This article first appeared in the St. Louis Beacon, June 3, 2011 - About 10,000 residents in the current 3rd congressional district got a chance Thursday to listen and talk to U.S. Rep. Russ Carnahan, D-St. Louis, about their concerns -- which, in this crowd, skewed toward protecting Social Security and Medicare, while also creating jobs.
"Carol" (none of the questioners gave last names) asked during the telephone "town hall" how she could pay her bills if more is taken out of her Social Security check to pay her monthly Medicare premiums. She was concerned that Republicans may succeed with their proposals to make deep cuts in the health-care program for the elderly.
Carnahan replied by defending Medicare, saying that the federal government should first curb subsidies like the $50 billion that annually goes to major oil companies.
That declaration smoothly led to "Richard'' complaining about corporate subsidies, saying such aid should be for emerging technologies, not existing ones like the oil industry, which already is making record profits.
And then there was "Linda."
"I just want to know how the Democrats can take over the conversation,'' she said, explaining that Democrats are failing to push back against Republicans' proposed budget cuts, by emphasizing the view of many economists that it's wrong to engage in deep budget cuts during a recession.
Carnahan, of course, agreed with her contention that Democrats also need to promote the good that has been achieved by the federal stimulus spending, which "Linda" said has kept the nation from sinking into even worse economic trouble.
The half-hour tele-conference was followed by a poll of the participants which underscored that they were mainly of one mind.

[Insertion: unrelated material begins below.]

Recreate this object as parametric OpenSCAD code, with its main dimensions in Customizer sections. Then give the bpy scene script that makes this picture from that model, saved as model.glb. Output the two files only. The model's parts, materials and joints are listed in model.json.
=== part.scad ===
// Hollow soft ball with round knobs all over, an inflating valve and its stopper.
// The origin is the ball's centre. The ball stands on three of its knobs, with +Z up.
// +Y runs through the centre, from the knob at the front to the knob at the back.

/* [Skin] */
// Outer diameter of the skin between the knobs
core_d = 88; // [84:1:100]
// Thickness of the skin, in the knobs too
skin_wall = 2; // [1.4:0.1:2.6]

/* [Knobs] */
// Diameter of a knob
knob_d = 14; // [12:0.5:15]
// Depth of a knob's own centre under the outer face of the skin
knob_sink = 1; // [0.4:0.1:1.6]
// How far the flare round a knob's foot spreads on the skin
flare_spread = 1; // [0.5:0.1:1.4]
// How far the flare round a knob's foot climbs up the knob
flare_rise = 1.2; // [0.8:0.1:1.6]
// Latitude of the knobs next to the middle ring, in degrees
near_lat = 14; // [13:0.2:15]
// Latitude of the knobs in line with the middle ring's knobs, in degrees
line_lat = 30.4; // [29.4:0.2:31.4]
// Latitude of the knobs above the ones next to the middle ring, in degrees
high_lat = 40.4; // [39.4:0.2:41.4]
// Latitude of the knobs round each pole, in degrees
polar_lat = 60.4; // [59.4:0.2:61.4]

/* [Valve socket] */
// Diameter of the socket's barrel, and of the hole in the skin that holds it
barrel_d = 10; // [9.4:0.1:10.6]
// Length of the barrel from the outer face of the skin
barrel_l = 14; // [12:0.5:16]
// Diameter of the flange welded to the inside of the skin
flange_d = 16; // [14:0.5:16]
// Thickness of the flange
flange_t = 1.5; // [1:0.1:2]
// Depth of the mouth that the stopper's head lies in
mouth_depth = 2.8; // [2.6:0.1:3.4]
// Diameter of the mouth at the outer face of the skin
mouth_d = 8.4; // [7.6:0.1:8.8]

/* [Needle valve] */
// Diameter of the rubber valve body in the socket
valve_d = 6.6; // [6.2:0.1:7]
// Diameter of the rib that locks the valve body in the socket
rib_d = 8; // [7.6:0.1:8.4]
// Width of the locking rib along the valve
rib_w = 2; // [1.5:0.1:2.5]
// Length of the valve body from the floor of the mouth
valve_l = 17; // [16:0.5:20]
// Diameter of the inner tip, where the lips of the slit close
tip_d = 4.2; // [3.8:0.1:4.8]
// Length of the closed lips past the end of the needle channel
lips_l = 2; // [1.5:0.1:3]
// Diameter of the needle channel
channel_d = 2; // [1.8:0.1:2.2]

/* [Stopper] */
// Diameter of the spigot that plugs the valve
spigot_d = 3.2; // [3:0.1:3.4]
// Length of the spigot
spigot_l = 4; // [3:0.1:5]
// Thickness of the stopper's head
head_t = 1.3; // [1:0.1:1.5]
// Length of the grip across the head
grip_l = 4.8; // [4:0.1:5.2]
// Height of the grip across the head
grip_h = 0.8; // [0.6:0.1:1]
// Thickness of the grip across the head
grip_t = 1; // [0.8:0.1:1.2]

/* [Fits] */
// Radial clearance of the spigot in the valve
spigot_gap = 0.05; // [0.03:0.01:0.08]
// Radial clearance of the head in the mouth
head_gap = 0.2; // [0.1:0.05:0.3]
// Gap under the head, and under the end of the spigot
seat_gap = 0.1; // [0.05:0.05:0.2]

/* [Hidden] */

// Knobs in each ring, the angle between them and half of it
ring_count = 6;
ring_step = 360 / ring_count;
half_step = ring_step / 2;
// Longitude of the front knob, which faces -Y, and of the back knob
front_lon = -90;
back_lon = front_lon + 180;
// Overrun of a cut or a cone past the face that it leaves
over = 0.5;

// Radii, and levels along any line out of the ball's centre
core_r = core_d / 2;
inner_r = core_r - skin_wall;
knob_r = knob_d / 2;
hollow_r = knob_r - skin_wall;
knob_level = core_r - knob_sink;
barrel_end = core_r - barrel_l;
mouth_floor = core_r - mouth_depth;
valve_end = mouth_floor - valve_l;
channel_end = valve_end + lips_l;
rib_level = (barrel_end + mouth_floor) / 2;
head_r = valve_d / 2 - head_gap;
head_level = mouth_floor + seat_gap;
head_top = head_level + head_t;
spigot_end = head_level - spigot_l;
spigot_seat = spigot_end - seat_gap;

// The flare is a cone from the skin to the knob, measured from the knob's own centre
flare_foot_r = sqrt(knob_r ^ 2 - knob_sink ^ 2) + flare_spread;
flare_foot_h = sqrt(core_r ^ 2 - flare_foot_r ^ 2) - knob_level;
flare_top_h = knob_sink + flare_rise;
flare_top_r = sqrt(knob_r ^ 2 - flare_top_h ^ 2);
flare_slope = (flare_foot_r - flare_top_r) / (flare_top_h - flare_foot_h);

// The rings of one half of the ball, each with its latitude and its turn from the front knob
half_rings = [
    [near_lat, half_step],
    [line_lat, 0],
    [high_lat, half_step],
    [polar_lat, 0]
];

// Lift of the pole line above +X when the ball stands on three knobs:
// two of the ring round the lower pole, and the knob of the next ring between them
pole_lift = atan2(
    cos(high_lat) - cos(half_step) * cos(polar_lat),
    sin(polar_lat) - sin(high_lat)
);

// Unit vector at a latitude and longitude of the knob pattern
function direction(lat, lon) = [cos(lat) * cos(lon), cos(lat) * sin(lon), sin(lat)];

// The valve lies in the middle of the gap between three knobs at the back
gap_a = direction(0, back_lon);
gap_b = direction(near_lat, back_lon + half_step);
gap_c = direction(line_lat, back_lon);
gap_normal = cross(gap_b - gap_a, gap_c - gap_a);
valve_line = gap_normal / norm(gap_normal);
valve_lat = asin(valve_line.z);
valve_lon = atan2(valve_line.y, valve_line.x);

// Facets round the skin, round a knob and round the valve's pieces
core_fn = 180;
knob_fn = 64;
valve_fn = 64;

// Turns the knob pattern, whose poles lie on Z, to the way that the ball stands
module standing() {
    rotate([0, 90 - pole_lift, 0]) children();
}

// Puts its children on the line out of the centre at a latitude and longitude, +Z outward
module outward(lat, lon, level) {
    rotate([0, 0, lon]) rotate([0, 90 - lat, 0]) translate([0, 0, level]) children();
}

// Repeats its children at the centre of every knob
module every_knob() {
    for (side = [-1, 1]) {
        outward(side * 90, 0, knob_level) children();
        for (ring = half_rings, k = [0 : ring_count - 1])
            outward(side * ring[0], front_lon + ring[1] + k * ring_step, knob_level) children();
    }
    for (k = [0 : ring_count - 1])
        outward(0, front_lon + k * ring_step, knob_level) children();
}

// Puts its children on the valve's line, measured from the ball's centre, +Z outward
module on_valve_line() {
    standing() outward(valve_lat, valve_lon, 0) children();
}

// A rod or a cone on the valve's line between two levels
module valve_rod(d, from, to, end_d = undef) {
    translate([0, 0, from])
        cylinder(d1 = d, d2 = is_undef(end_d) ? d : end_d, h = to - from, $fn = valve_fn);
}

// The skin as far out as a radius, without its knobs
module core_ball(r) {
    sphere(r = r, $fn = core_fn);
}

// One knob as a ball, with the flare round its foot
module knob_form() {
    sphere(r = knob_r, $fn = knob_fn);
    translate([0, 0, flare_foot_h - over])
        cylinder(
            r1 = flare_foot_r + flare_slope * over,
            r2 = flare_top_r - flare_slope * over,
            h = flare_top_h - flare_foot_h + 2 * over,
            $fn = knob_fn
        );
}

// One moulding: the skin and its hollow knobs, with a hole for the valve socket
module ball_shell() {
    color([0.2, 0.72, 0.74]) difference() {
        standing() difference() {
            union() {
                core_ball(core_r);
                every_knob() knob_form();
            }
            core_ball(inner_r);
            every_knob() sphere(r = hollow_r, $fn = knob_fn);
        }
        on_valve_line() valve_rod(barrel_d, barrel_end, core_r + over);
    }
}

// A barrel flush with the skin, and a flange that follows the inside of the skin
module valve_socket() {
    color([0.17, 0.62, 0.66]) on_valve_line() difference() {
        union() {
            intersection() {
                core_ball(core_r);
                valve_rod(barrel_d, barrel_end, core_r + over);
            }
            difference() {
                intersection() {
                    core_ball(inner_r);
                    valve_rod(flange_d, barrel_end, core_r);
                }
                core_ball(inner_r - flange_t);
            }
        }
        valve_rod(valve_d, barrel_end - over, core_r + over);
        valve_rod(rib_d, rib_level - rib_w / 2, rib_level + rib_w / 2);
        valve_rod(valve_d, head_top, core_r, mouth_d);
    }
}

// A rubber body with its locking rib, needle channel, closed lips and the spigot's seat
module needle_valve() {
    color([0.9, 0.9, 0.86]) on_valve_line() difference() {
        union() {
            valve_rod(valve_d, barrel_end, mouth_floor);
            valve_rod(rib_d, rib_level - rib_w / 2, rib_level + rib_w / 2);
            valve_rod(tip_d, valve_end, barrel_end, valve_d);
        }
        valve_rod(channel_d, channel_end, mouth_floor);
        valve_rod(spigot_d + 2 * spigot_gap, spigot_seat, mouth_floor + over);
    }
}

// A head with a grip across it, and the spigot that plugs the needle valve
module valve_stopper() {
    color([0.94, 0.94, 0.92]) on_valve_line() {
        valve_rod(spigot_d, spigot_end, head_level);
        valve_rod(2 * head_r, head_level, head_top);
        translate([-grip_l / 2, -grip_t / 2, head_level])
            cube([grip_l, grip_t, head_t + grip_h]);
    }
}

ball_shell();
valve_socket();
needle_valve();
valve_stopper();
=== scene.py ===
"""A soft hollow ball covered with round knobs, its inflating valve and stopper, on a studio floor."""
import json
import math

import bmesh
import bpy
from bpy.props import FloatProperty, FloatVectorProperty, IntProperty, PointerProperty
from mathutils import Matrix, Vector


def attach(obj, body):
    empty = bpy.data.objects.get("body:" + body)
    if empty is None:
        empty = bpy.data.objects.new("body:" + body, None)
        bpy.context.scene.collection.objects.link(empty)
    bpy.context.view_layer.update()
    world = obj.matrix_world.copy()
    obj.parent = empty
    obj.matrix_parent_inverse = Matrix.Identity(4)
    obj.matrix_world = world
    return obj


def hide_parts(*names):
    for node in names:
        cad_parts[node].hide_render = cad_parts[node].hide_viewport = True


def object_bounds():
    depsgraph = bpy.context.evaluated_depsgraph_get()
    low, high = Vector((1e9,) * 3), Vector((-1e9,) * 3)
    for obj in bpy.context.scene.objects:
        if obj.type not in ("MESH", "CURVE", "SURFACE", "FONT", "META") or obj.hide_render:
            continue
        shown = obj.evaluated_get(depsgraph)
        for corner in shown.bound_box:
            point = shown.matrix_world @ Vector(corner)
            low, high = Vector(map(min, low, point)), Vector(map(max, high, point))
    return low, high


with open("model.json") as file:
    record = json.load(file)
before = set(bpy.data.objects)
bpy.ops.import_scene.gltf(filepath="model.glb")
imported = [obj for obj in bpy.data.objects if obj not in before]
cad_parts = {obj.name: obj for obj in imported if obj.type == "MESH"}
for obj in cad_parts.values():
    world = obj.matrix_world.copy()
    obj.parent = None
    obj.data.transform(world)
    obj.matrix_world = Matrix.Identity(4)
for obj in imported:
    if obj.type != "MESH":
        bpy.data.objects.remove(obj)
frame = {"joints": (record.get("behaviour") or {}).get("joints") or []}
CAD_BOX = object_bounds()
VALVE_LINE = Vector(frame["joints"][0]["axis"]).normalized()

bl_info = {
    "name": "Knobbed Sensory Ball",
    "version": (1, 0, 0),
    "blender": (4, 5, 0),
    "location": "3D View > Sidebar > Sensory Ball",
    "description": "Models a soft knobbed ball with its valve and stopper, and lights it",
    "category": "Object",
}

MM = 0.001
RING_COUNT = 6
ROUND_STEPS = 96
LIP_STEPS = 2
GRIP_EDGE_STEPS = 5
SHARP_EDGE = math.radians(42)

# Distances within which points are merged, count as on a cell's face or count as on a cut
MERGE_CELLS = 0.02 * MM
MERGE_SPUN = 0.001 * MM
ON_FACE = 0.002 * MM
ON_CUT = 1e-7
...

More than 80 percent opposed "privatizing and ending Medicare and Medicaid,'' as the question was phrased. Almost 90 percent opposed "privatizing Social Security.''
When asked to rate their top concerns, 35 percent cited "job creation,'' followed closely by protecting Social Security.
Carnahan spokesman Sam Drzymala acknowledged that the participants were not a scientific sample and appeared to lean Democratic. Some had been selected through a random collection of telephone numbers of district voters, while other participants came from those who previously had written or contacted the congressman.
About 20,000 people were contacted through automated calls and invited to join in the town hall, Drzymala said. About half actually participated in the tele-conference. Because the town hall was in the mid-afternoon, Drzymala acknowledges that the bulk of the participants were likely older.
The point, said Drzymala, was for Carnahan to underscore his commitment to all district voters that he remains a strong supporter of the entitlement programs important to the elderly -- and younger voters, as well, according to various polls.
The tele-conference comes as Carnahan is still mulling his political options. His 3rd District is being split up in the new redistricting plan approved by the General Assembly, which overruled Gov. Jay Nixon's veto.
Although Carnahan has not ruled out a legal challenge of the new map, he also hasn't ruled out running in either the 1st District -- where his current St. Louis residence will be situated, under the new boundaries -- or the redrawn 2nd District, which also will include part of the current 3rd.
The new 2nd District would appear to lean Republican, but there will be no incumbent on the ballot in 2012 because the 2nd District's current congressman, Republican Todd Akin, is running for the U.S. Senate.
The 1st District is occupied by a fellow Democrat, U.S. Rep. William Lacy Clay, who acknowledges that he encouraged some district state legislators to overturn Nixon's veto.
Clay also has been a fan lately of telephone town halls.